[Entries with model source code]
Begin

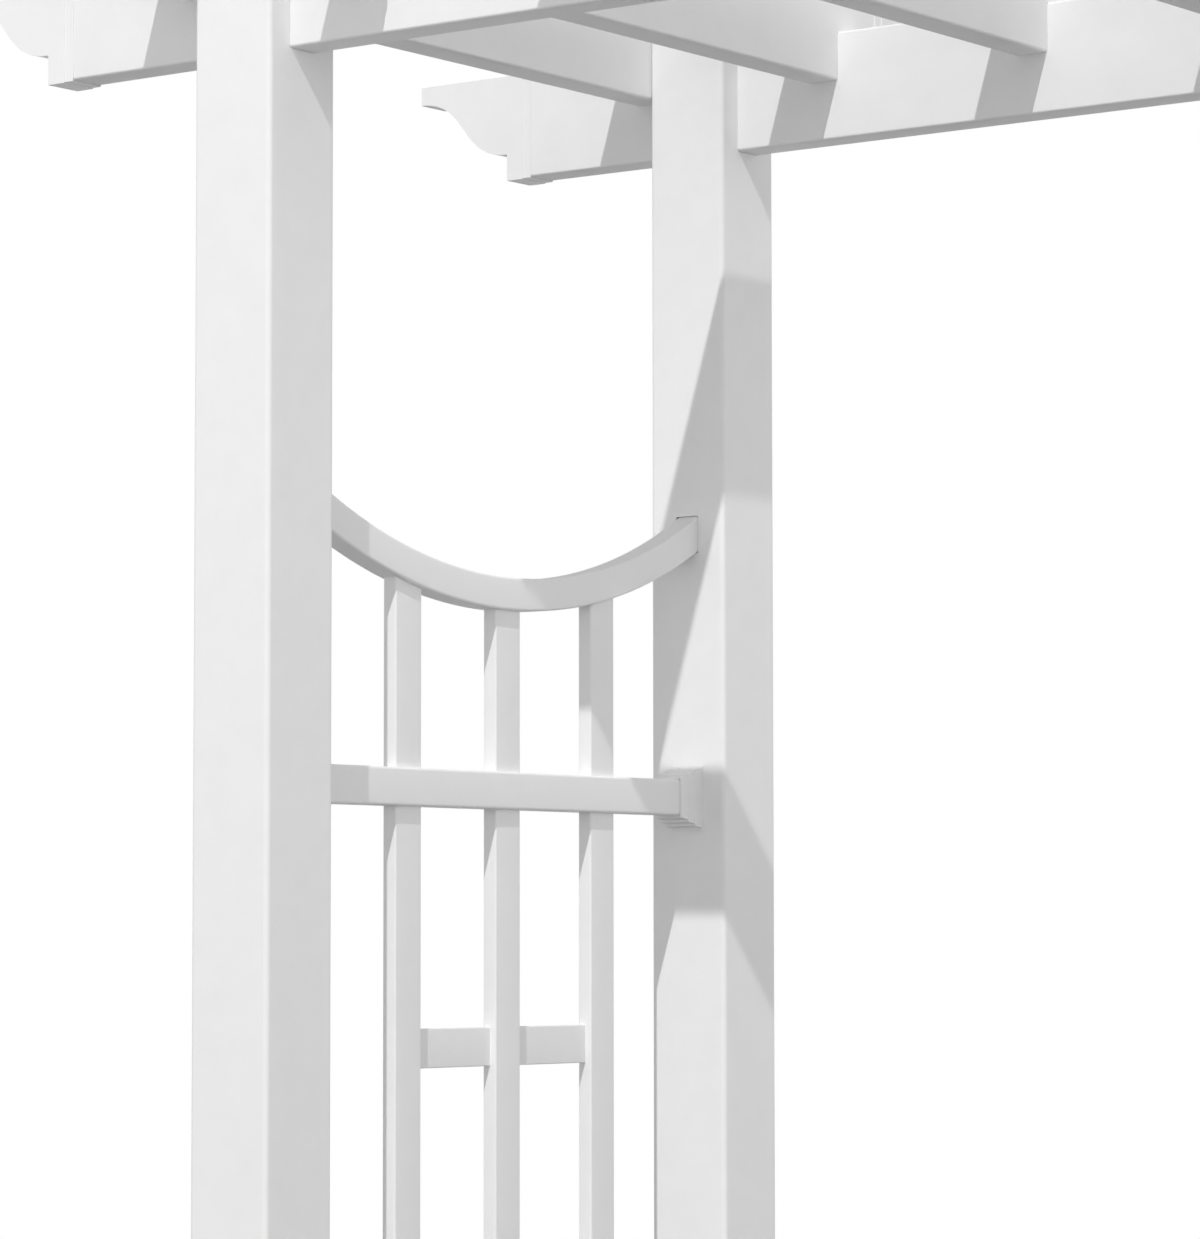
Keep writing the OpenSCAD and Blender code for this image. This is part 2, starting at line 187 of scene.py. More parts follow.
# %% Extruded vinyl
LINE_GAP = 5 * MM
LINE_LENGTH = 900 * MM
WAVE = 60 * MM
VINYL = {"IOR": 1.53, "Specular IOR Level": 0.5}
VINYL_WHITES = ("#ECECEC", "#F4F4F4")
MOST_NOISE = {"start": 0.3, "end": 0.7}  # where most of a noise pattern's values lie
extruded_vinyl, tree = new_material("extruded_satin_vinyl", VINYL)
flow = add(tree, "ShaderNodeAttribute", attribute_name="flow").outputs["Vector"]
along = add(tree, "ShaderNodeMapping", {
    "Vector": flow, "Scale": (1 / LINE_GAP, 1 / LINE_GAP, 1 / LINE_LENGTH)}).outputs["Vector"]
lines = noise(tree, along, 1.0, detail=3.0, roughness=0.55)
waves = noise(tree, flow, 1 / WAVE, detail=4.0, roughness=0.6)
white = blend(tree, waves, *VINYL_WHITES)

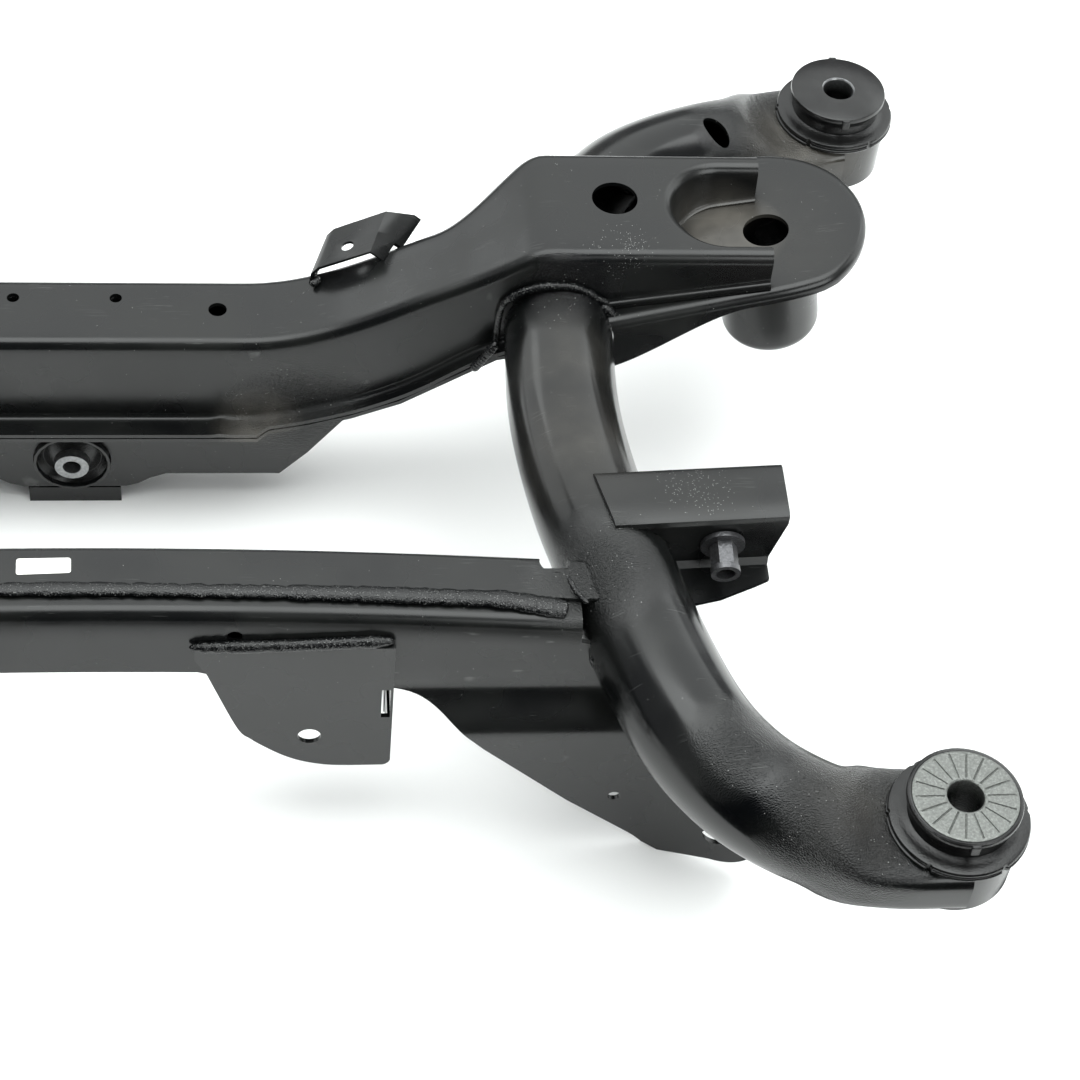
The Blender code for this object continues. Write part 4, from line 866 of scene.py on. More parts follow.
@dataclass
class Studio:
    """Floor, lights and camera."""

    floor_size: float = 40.0
    eye: tuple[float, float, float] = (0.13154, -1.06779, 1.38479)
    pitch: float = 50.226
    yaw: float = 9.3
    roll: float = -6.897
    lens: float = 86.97
    sensor: float = 36.0
    clip_start: float = 0.05
    air: float = 0.30               # strength of the light from all round
    air_colour: str = "f6f8fb"
    light_colour: str = "fafefd"
    # name, place, aim, width and height, and watts of each soft box, and whether reflections show it
    lamps: tuple = (("ceiling", (0.0, 2.3, 2.6), (0.0, 0.2, 0.15), (6.2, 2.9), 84.0, True),
                    ("right_card", (2.85, 1.15, 1.25), (0.3, 0.0, 0.15), (2.3, 2.4), 36.0, True),
                    ("left_card", (-2.3, 1.9, 1.0), (-0.2, 0.0, 0.15), (2.0, 1.8), 14.0, True),
                    ("key", (0.1, 0.0, 2.5), (0.1, 0.0, 0.15), (3.2, 1.8), 72.0, True),
                    ("fill", (1.8, -2.2, 1.6), (0.2, 0.0, 0.1), (1.8, 1.8), 40.0, True),
                    ("wash", (0.0, 0.0, 3.4), (0.0, 0.0, 0.0), (4.5, 4.5), 75.0, False))
    # name, place, turn, and width and height of each black flag
    flags: tuple = (("flag_front", (0.0, -3.02, 2 * MM), 0.0, (9.0, 5.0)),
                    ("flag_wall", (0.0, -2.8, 2.4), math.pi / 2, (9.0, 4.8)),
                    ("flag_outrigger", (0.53, -0.20, 2 * MM), 0.0, (0.22, 0.20)),
                    ("flag_ear", (0.50, -0.05, 2 * MM), 0.0, (0.28, 0.10)))

    def build(self) -> None:
        """Set up the floor, the lights and the camera."""
        self.lay_floor()
        self.hang_lights()
        self.set_flags()
        self.place_camera()
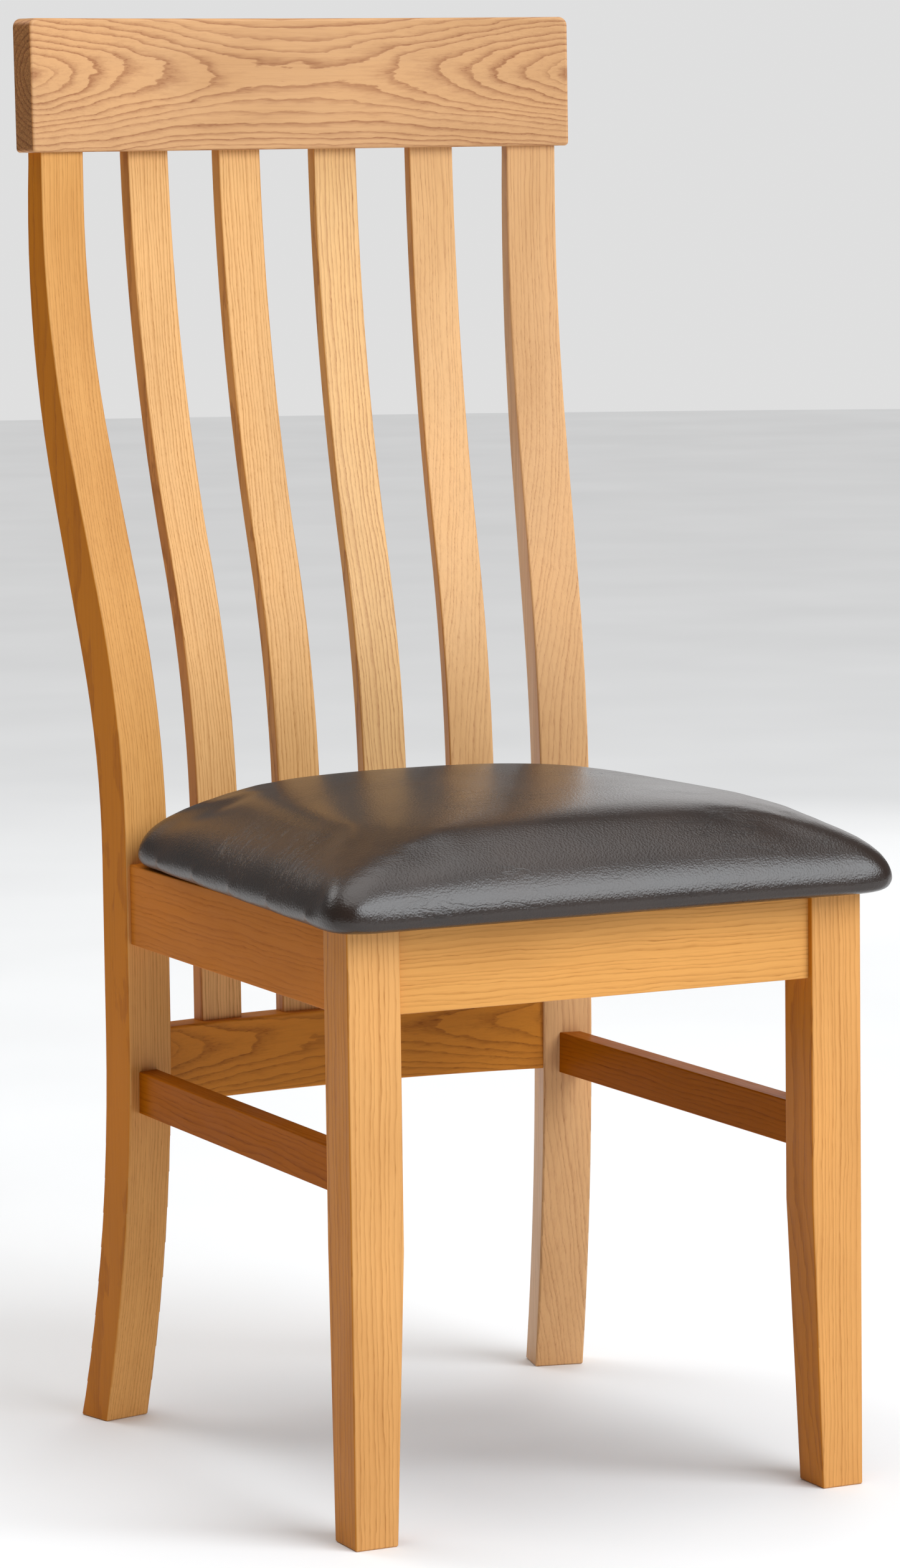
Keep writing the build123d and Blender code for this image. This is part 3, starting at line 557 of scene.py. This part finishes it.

End

Please quote every record above exactly as it appears.

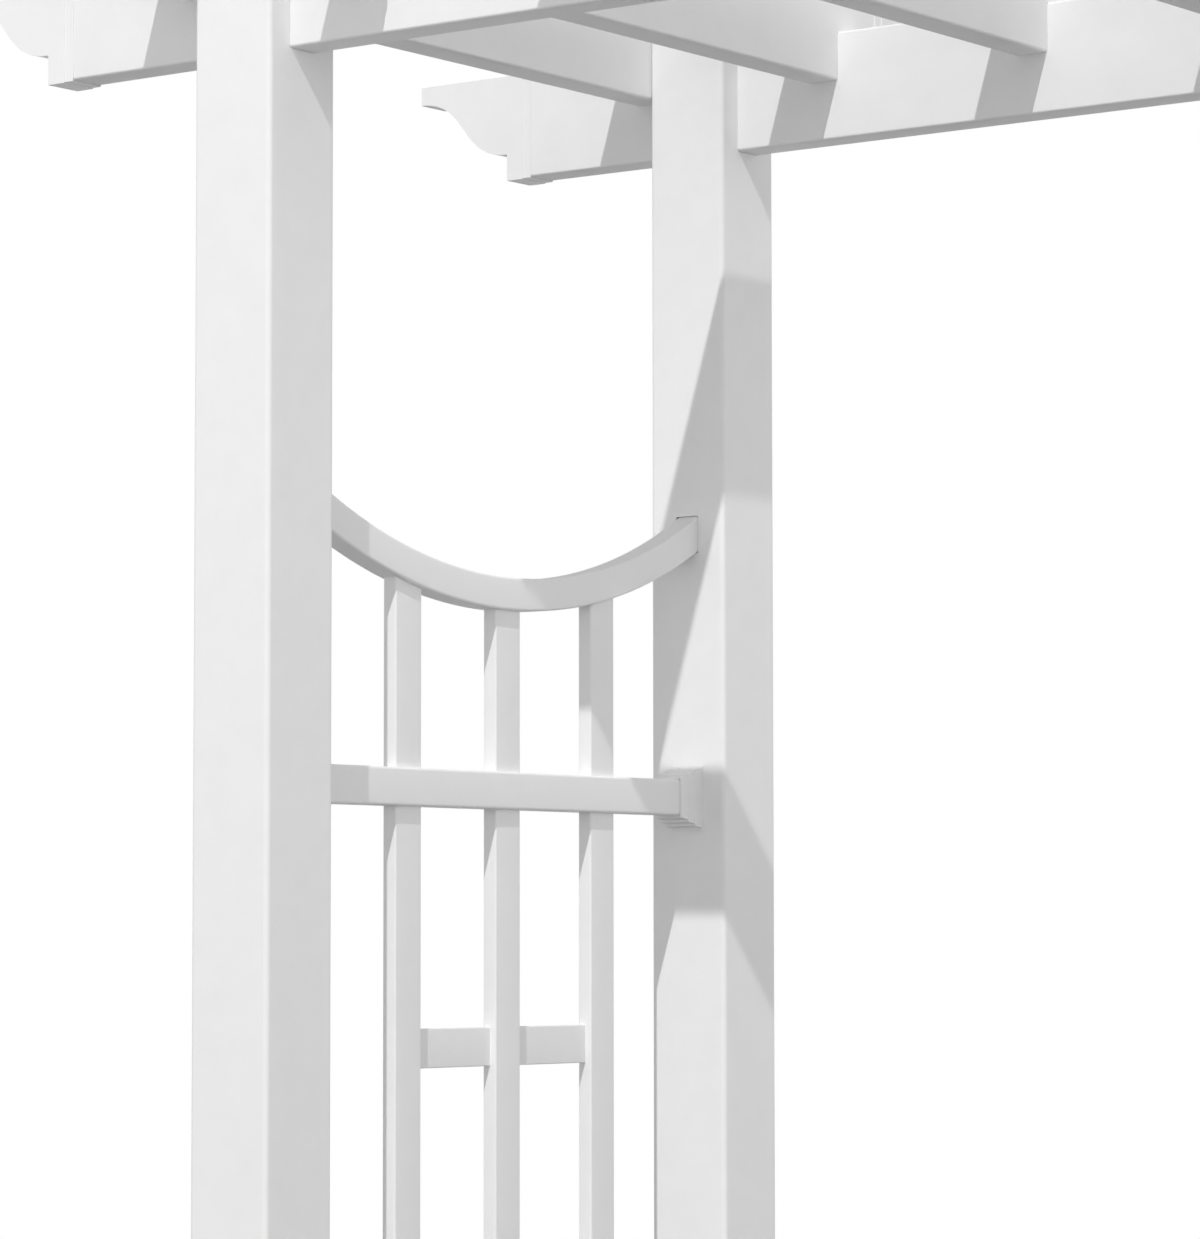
Keep writing the OpenSCAD and Blender code for this image. This is part 2, starting at line 187 of scene.py. More parts follow.
# %% Extruded vinyl
LINE_GAP = 5 * MM
LINE_LENGTH = 900 * MM
WAVE = 60 * MM
VINYL = {"IOR": 1.53, "Specular IOR Level": 0.5}
VINYL_WHITES = ("#ECECEC", "#F4F4F4")
MOST_NOISE = {"start": 0.3, "end": 0.7}  # where most of a noise pattern's values lie
extruded_vinyl, tree = new_material("extruded_satin_vinyl", VINYL)
flow = add(tree, "ShaderNodeAttribute", attribute_name="flow").outputs["Vector"]
along = add(tree, "ShaderNodeMapping", {
    "Vector": flow, "Scale": (1 / LINE_GAP, 1 / LINE_GAP, 1 / LINE_LENGTH)}).outputs["Vector"]
lines = noise(tree, along, 1.0, detail=3.0, roughness=0.55)
waves = noise(tree, flow, 1 / WAVE, detail=4.0, roughness=0.6)
white = blend(tree, waves, *VINYL_WHITES)

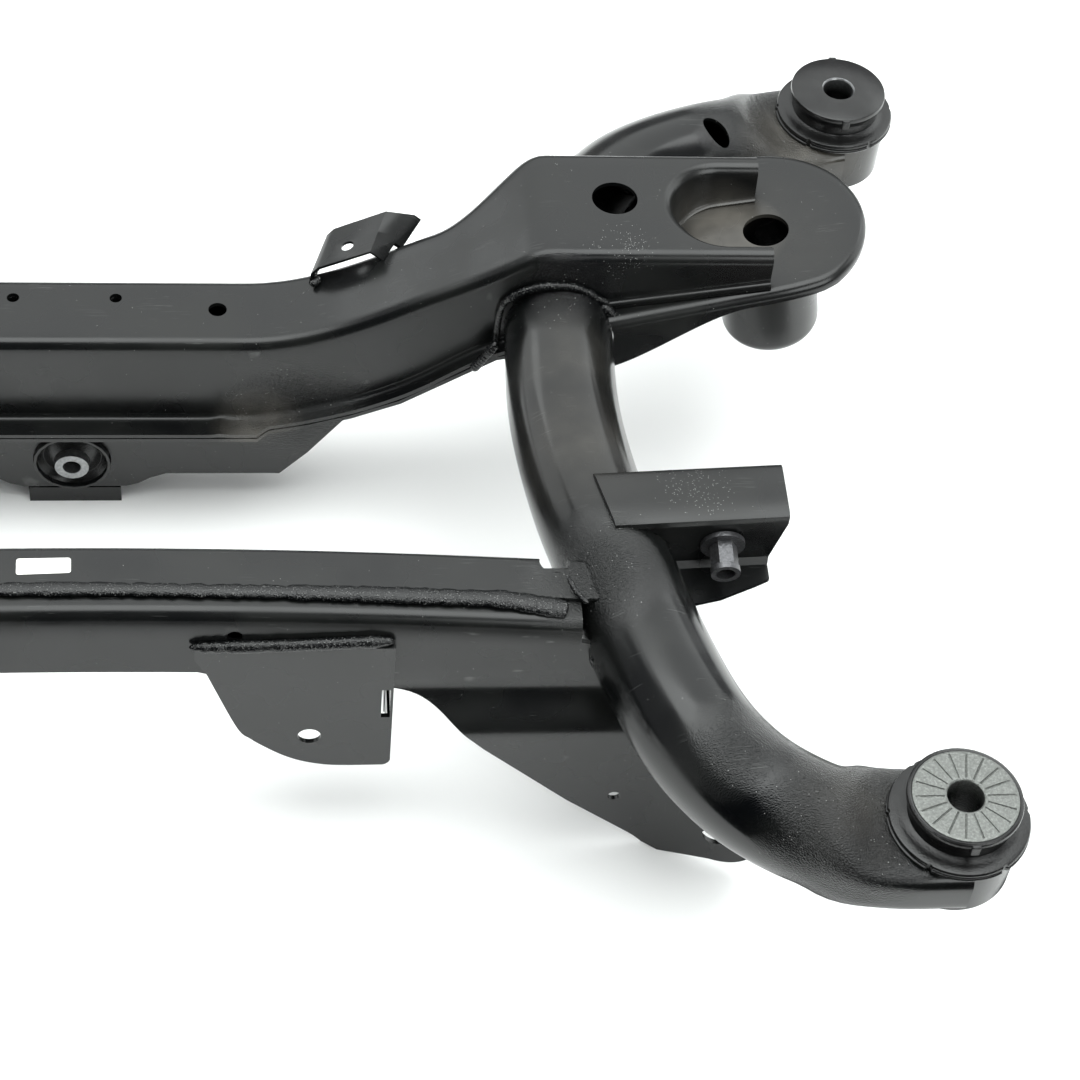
The Blender code for this object continues. Write part 4, from line 866 of scene.py on. More parts follow.
@dataclass
class Studio:
    """Floor, lights and camera."""

    floor_size: float = 40.0
    eye: tuple[float, float, float] = (0.13154, -1.06779, 1.38479)
    pitch: float = 50.226
    yaw: float = 9.3
    roll: float = -6.897
    lens: float = 86.97
    sensor: float = 36.0
    clip_start: float = 0.05
    air: float = 0.30               # strength of the light from all round
    air_colour: str = "f6f8fb"
    light_colour: str = "fafefd"
    # name, place, aim, width and height, and watts of each soft box, and whether reflections show it
    lamps: tuple = (("ceiling", (0.0, 2.3, 2.6), (0.0, 0.2, 0.15), (6.2, 2.9), 84.0, True),
                    ("right_card", (2.85, 1.15, 1.25), (0.3, 0.0, 0.15), (2.3, 2.4), 36.0, True),
                    ("left_card", (-2.3, 1.9, 1.0), (-0.2, 0.0, 0.15), (2.0, 1.8), 14.0, True),
                    ("key", (0.1, 0.0, 2.5), (0.1, 0.0, 0.15), (3.2, 1.8), 72.0, True),
                    ("fill", (1.8, -2.2, 1.6), (0.2, 0.0, 0.1), (1.8, 1.8), 40.0, True),
                    ("wash", (0.0, 0.0, 3.4), (0.0, 0.0, 0.0), (4.5, 4.5), 75.0, False))
    # name, place, turn, and width and height of each black flag
    flags: tuple = (("flag_front", (0.0, -3.02, 2 * MM), 0.0, (9.0, 5.0)),
                    ("flag_wall", (0.0, -2.8, 2.4), math.pi / 2, (9.0, 4.8)),
                    ("flag_outrigger", (0.53, -0.20, 2 * MM), 0.0, (0.22, 0.20)),
                    ("flag_ear", (0.50, -0.05, 2 * MM), 0.0, (0.28, 0.10)))

    def build(self) -> None:
        """Set up the floor, the lights and the camera."""
        self.lay_floor()
        self.hang_lights()
        self.set_flags()
        self.place_camera()
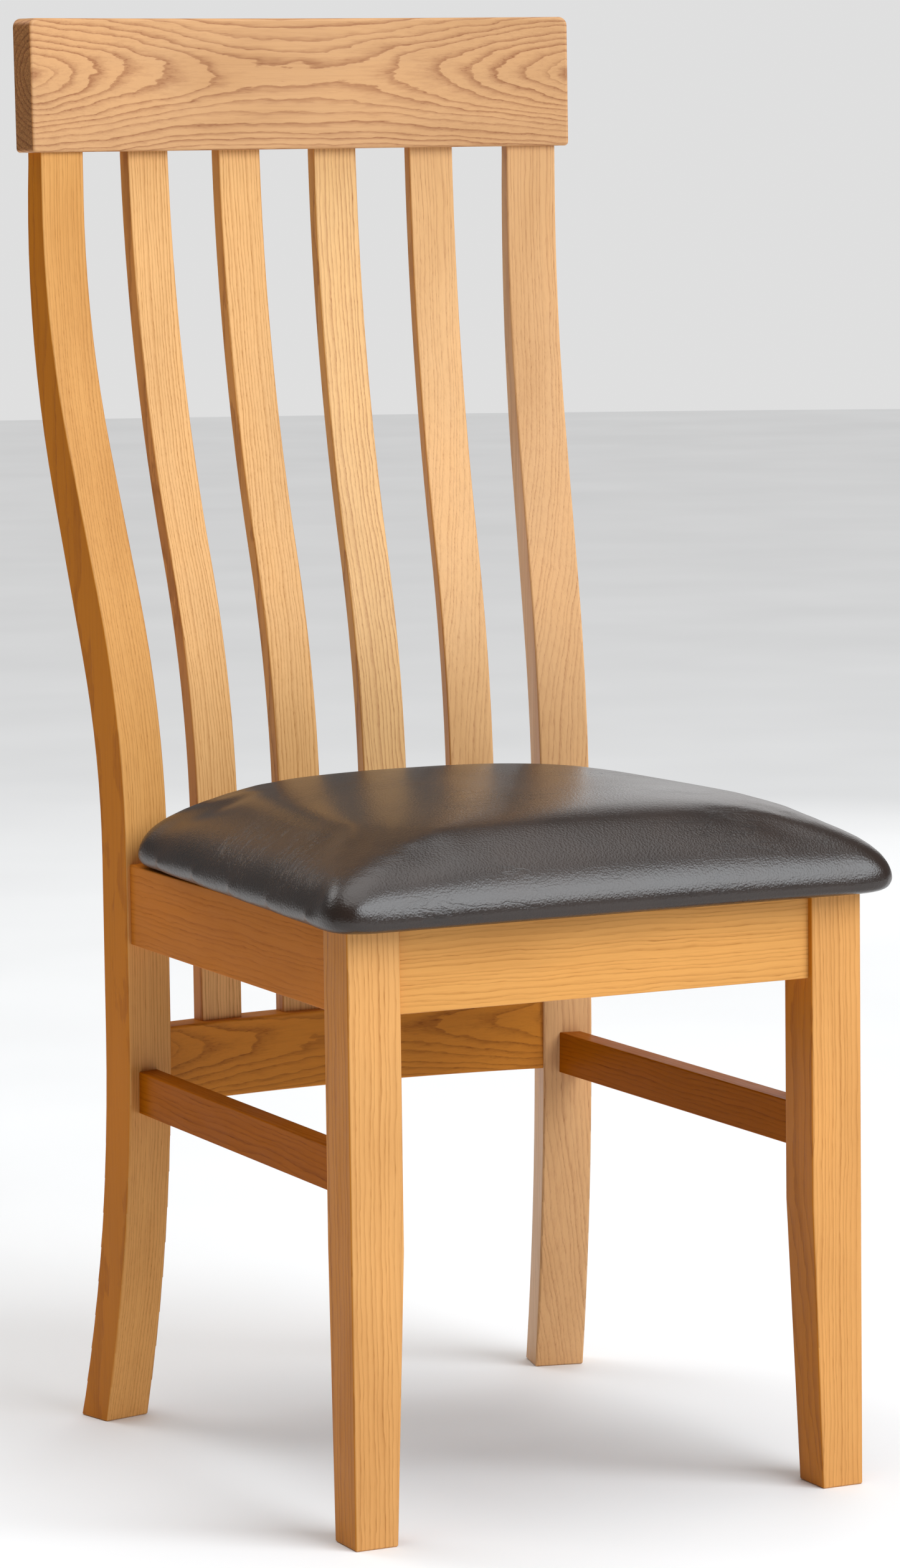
Keep writing the build123d and Blender code for this image. This is part 3, starting at line 557 of scene.py. This part finishes it.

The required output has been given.